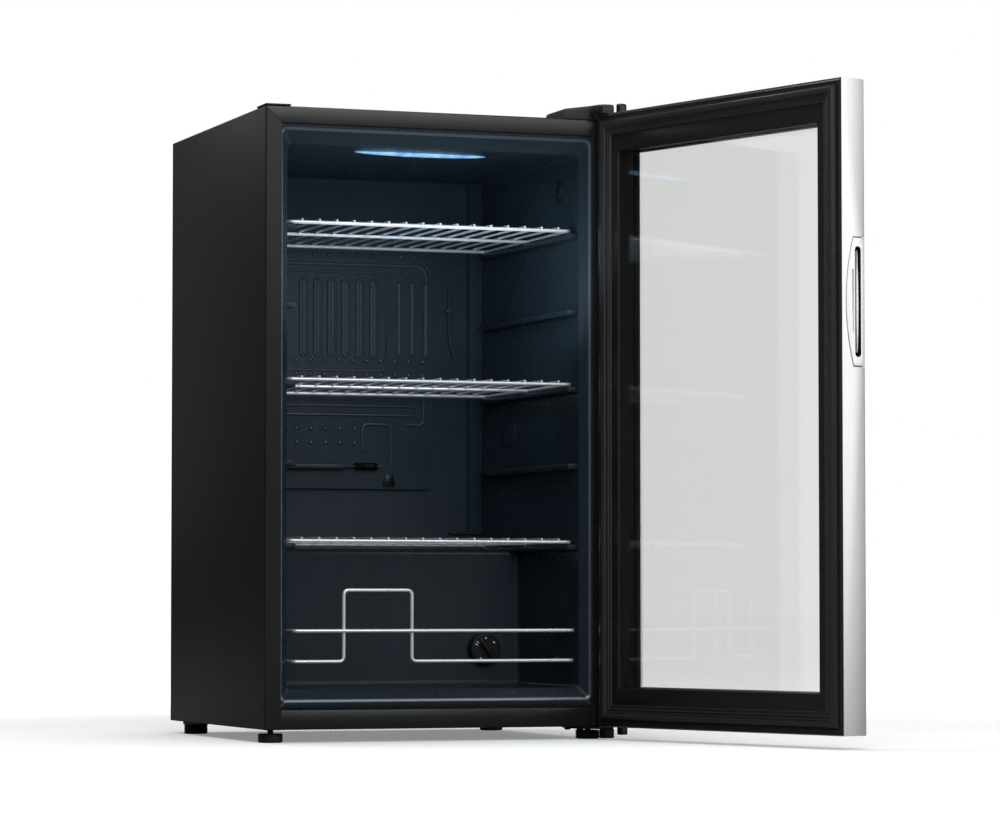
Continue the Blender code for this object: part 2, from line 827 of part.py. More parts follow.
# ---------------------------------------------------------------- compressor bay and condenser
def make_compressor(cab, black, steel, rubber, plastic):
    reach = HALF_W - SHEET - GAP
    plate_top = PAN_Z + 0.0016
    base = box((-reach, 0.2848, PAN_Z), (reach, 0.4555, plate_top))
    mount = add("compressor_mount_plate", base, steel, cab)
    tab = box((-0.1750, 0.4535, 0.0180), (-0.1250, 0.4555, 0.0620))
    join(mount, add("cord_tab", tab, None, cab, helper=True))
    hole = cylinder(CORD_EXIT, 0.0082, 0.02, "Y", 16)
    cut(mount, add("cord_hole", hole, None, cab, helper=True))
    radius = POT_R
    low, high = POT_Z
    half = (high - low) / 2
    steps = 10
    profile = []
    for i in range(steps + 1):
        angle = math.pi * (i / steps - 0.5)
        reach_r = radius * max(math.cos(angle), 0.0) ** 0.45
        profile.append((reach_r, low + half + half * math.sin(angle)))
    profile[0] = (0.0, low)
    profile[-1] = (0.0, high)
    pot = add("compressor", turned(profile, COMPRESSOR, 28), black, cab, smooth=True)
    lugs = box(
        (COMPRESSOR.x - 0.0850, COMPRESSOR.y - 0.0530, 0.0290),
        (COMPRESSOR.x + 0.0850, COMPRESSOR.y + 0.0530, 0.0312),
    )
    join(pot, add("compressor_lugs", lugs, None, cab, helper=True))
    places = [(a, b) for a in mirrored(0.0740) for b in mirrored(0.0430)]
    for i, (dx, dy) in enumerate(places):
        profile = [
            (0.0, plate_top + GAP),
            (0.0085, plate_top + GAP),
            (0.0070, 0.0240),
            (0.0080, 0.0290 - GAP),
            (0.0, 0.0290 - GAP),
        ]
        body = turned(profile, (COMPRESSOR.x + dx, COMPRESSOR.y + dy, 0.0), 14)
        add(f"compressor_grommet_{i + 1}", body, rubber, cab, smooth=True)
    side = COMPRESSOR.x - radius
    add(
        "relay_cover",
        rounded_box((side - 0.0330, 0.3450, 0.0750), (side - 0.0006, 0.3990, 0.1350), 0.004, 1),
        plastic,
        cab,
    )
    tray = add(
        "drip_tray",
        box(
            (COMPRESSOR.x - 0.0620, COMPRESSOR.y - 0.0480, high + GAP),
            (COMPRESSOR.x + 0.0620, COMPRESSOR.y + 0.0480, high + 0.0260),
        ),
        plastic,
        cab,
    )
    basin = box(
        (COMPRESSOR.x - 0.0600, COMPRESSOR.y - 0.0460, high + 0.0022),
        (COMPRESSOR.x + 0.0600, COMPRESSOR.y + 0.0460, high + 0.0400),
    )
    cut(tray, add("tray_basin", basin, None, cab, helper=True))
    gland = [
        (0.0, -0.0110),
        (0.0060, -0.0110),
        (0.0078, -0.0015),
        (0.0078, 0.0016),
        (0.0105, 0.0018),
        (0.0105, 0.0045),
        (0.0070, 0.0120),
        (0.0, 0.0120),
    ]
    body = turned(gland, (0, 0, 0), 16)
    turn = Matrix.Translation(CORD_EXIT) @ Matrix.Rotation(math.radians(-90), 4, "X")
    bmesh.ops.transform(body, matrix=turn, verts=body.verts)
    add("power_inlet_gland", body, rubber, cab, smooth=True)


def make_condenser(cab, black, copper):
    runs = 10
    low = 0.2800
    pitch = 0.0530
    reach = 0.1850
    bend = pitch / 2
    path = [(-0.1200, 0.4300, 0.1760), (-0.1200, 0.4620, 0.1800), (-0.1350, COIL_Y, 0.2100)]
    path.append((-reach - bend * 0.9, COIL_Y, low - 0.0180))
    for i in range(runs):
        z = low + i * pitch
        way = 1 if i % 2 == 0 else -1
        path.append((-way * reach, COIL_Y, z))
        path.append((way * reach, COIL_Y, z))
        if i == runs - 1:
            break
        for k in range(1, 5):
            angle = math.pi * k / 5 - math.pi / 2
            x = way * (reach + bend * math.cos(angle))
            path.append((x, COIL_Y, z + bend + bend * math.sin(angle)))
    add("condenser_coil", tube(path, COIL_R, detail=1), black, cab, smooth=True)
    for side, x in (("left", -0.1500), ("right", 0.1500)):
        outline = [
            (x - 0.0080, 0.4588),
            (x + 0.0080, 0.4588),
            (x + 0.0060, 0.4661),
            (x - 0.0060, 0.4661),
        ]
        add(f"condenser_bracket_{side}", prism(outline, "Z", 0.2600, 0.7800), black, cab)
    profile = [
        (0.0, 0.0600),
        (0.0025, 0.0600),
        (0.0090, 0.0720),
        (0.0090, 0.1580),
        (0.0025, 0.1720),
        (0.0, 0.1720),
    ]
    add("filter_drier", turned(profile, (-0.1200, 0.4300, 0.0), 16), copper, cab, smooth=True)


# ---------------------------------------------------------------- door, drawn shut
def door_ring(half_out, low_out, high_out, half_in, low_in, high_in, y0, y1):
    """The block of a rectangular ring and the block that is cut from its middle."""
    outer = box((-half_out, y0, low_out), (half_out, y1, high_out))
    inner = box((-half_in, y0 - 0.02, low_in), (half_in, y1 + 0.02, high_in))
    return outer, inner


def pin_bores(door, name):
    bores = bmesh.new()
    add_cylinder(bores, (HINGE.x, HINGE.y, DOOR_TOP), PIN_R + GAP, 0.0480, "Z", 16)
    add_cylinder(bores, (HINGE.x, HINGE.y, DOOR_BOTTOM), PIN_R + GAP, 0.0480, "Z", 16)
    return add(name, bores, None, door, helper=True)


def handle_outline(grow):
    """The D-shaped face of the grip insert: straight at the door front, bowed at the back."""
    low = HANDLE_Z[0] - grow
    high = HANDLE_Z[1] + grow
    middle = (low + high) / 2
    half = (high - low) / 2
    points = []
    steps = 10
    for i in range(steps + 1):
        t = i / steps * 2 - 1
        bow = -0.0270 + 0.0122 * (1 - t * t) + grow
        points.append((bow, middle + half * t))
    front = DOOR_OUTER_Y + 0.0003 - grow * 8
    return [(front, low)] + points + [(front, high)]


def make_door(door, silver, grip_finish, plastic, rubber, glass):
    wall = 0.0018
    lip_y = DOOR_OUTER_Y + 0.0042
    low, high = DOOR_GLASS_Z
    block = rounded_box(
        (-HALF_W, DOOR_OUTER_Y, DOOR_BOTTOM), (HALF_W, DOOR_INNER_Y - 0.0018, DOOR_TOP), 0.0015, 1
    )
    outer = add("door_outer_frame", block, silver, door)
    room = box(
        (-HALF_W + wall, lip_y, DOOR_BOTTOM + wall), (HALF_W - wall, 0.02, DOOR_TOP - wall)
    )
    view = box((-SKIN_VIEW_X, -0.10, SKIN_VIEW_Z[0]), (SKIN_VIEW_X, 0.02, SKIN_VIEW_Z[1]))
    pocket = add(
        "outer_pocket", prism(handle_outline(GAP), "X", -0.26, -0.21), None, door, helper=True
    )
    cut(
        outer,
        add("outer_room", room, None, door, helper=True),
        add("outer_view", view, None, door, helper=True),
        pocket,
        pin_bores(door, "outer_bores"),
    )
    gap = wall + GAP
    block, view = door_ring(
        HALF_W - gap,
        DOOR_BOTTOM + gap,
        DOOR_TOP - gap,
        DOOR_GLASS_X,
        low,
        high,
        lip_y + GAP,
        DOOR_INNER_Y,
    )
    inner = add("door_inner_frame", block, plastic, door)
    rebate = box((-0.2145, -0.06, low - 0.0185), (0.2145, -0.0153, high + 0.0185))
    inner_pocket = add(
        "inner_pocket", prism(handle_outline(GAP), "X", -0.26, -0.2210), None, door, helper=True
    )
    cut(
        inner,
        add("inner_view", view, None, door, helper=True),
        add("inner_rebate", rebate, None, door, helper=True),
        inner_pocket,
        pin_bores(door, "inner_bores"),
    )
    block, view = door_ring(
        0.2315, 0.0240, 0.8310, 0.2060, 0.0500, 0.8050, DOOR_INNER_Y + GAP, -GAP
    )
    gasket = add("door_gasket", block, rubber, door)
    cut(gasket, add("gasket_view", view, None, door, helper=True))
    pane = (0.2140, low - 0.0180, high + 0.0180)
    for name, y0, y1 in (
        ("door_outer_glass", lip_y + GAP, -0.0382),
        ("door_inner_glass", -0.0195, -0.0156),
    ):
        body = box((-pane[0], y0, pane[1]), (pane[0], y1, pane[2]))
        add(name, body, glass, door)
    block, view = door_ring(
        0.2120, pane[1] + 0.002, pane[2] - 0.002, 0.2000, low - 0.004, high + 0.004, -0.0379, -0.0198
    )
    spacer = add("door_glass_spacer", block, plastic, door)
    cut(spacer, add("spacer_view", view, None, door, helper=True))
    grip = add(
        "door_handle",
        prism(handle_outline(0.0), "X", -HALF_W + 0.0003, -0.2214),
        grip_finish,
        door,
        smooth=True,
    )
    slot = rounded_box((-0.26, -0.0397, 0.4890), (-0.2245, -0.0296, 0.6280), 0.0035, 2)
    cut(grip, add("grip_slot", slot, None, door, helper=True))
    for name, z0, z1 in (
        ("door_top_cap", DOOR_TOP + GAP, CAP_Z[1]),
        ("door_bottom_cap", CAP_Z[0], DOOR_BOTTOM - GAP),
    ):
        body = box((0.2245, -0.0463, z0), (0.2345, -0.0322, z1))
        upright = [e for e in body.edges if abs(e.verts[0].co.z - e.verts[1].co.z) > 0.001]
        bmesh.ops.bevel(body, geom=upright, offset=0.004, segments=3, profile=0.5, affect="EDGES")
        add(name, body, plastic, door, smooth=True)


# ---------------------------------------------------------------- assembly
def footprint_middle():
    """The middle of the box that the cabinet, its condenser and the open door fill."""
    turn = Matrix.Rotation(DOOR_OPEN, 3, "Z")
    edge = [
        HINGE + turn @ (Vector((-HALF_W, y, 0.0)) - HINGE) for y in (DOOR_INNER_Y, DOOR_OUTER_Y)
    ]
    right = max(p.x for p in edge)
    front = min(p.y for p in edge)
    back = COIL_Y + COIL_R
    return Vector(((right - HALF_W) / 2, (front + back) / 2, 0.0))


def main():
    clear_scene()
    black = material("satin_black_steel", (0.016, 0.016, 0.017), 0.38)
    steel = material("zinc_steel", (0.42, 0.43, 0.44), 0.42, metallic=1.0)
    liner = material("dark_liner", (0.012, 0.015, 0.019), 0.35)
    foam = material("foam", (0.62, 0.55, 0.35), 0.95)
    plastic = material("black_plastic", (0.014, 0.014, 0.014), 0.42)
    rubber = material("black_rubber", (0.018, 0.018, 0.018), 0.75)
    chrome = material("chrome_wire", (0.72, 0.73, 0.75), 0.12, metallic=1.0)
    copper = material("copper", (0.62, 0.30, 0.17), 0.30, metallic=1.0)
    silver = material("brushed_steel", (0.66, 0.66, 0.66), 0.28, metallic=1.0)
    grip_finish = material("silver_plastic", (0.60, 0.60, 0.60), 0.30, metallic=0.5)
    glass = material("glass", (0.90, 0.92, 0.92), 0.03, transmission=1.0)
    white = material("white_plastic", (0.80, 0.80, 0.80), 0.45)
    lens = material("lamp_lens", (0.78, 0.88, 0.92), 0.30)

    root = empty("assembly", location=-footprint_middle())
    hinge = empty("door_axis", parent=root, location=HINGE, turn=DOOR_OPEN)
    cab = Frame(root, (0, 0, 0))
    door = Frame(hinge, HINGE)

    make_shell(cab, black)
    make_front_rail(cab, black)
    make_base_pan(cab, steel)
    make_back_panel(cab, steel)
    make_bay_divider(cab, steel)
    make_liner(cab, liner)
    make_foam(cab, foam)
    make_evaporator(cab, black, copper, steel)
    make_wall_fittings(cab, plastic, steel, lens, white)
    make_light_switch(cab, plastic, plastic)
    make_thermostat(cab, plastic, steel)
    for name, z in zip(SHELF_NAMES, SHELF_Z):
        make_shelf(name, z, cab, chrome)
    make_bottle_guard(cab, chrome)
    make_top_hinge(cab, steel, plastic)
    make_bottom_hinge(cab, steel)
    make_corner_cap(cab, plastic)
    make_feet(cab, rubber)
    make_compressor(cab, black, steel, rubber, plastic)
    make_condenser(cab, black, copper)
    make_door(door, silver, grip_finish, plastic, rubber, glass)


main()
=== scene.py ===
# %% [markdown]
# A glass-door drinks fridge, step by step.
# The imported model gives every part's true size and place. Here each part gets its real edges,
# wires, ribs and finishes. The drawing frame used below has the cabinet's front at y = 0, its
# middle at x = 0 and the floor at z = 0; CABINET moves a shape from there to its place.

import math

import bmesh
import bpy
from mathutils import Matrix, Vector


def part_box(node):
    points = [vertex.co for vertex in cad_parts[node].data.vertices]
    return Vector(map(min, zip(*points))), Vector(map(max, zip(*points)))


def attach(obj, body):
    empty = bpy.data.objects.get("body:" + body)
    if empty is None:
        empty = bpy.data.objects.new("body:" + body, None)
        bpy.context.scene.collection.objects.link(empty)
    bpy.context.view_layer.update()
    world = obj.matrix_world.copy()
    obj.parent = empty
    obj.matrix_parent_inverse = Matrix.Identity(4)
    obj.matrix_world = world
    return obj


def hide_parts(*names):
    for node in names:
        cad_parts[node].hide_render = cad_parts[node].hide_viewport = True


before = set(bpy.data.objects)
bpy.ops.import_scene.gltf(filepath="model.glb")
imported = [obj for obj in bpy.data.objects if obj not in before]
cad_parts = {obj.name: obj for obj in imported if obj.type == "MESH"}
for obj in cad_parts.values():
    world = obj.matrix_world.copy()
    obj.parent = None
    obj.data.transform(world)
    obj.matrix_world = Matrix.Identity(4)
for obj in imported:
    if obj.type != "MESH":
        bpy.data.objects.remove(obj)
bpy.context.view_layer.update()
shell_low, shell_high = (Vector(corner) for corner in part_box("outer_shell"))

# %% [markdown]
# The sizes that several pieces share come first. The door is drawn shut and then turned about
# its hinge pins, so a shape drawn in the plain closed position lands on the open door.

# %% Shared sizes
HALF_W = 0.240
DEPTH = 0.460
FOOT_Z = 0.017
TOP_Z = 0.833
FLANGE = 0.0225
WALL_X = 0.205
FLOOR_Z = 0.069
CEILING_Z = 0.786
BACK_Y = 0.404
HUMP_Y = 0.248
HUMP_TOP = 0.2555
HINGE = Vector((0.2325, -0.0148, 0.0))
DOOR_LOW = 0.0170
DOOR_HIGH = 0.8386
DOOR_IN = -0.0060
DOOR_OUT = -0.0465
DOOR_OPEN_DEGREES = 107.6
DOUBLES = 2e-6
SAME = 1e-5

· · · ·

◆ **Job**
Everything from the line containing "make_shell(cab, black)" down to the line containing "from mathutils import Matrix, Vector" should be retyped exactly, both lines included, and nothing more.

◆ **Output**
    make_shell(cab, black)
    make_front_rail(cab, black)
    make_base_pan(cab, steel)
    make_back_panel(cab, steel)
    make_bay_divider(cab, steel)
    make_liner(cab, liner)
    make_foam(cab, foam)
    make_evaporator(cab, black, copper, steel)
    make_wall_fittings(cab, plastic, steel, lens, white)
    make_light_switch(cab, plastic, plastic)
    make_thermostat(cab, plastic, steel)
    for name, z in zip(SHELF_NAMES, SHELF_Z):
        make_shelf(name, z, cab, chrome)
    make_bottle_guard(cab, chrome)
    make_top_hinge(cab, steel, plastic)
    make_bottom_hinge(cab, steel)
    make_corner_cap(cab, plastic)
    make_feet(cab, rubber)
    make_compressor(cab, black, steel, rubber, plastic)
    make_condenser(cab, black, copper)
    make_door(door, silver, grip_finish, plastic, rubber, glass)


main()
=== scene.py ===
# %% [markdown]
# A glass-door drinks fridge, step by step.
# The imported model gives every part's true size and place. Here each part gets its real edges,
# wires, ribs and finishes. The drawing frame used below has the cabinet's front at y = 0, its
# middle at x = 0 and the floor at z = 0; CABINET moves a shape from there to its place.

import math

import bmesh
import bpy
from mathutils import Matrix, Vector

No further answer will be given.